When shadows lengthen

I have been preoccupied with health issues over the last month. Not mine, my father’s. He has shrunk greatly from the hulk of a man he used to be, and behaviorally, as my sister put it, the lion has become a rabbit. My mother, having suffered him lifelong, is happy about it, but I am not. I miss the lion, frightened as I was of him more than any other man alive for decades, and often resentful: who could have imagined I was also secretly so proud? For having dealt with so many thousand fathers over so long a time, I know how few deserve the slightest attention, leave alone regard and respect and awe.

So anyway, he had a cataract removed and artificial lens implanted in one eye recently, but little did we know that it was the beginning of his troubles (he had had a severe breakdown three years ago, and though he had recovered somewhat, he had become uncharacteristically slow and quiet and hesitant). A dizzy spell induced by a sudden drop in blood pressure caused him to slip and fall while ambling about his room, breaking a femur near the hip. A few days passed in pain until the doctors were sure that he needed to be hospitalized for surgery. Same hospital and same surgeon that treated me last year. Having well-placed connections always helps in this country, as does having money, so the procedure – replacement of the hip joint ball with a prosthetic – went smoothly enough. He is convalescing well by all indications, but I am keeping my fingers crossed until he is certified fit to be discharged and can walk normally again. Heaven knows what is next in store for him… the father of a friend of mine, now 86, is in the ICU as I write, having suffered a massive brain haemorrhage, and it is near-certain that if he should survive, it would be only to drag on in a purely vegetative state for a few weeks or months more.

Is this what the techno-commercial society has done for us, in the end: prolonging life without being able to prevent the gradual decline and decay into helplessness, paying through the nose if one or one’s loved ones can afford it, and ending with a whimper, leaving only sad memories of glory days behind? Is this what is waiting for me, too, and for my daughter to witness and suffer? And is there really no way out of this suffering of the mind except to anesthetize it for as long as possible with shopping and partying and gaming on the cellphone? Is that all that six thousand years of civilization has given us? 


Nishant said...

Dear Sir,

I am very sorry to hear about the broken bone, the pain, and the surgery. I hope your father recovers soon and has no further trouble. My impression of him has always been of a kind, chatty person (and I remember I used to chat a lot every time I visited 'Namaskar'); I wouldn't have imagined him as the 'hulk of a man', as you put it. I suppose time and age catches up with everyone. I must have last seen him about twenty years ago. I am not sure if he remembers me, but please do convey my regards, and wishes for a speedy recovery, to him.

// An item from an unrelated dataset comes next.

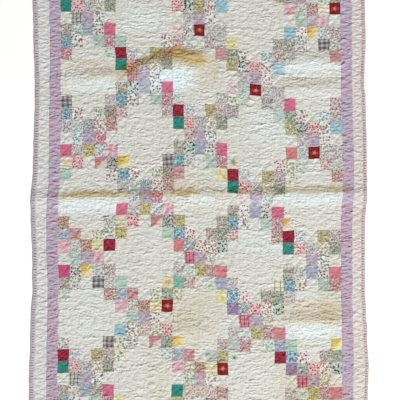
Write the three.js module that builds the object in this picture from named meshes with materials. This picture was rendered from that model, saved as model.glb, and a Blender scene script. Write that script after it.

I would hope that keeping the mind occupied with reading and writing are much better alternatives to anaesthetising it with shopping and gaming, for otherwise, we don't seem to have much to be proud about!


Saikat Chakraborty said...

Dear Sir,

I am sorry to read about this and I hope your father is better now and recovering well.

Although these incidents make one gloomy, at the same time, living the good life, as you have tried to show us in numerous ways, definitely make our lives worthwhile rather than just drudging through it.

With regards,

Soham Mukhopadhyay said...

Dear Sir,

I'm sorry to read about your father and wish him a speedy recovery. I didn't have much chance to talk to him; though I met him twice at your home. But having heard so much about him from you, I hope he will recover soon enough with no such incidents in future.

with regards and best wishes,

Suvro Chatterjee said...

Thank you for the kind words, Nishant, Saikat and Soham. Not many could be bothered to take the trouble, apparently.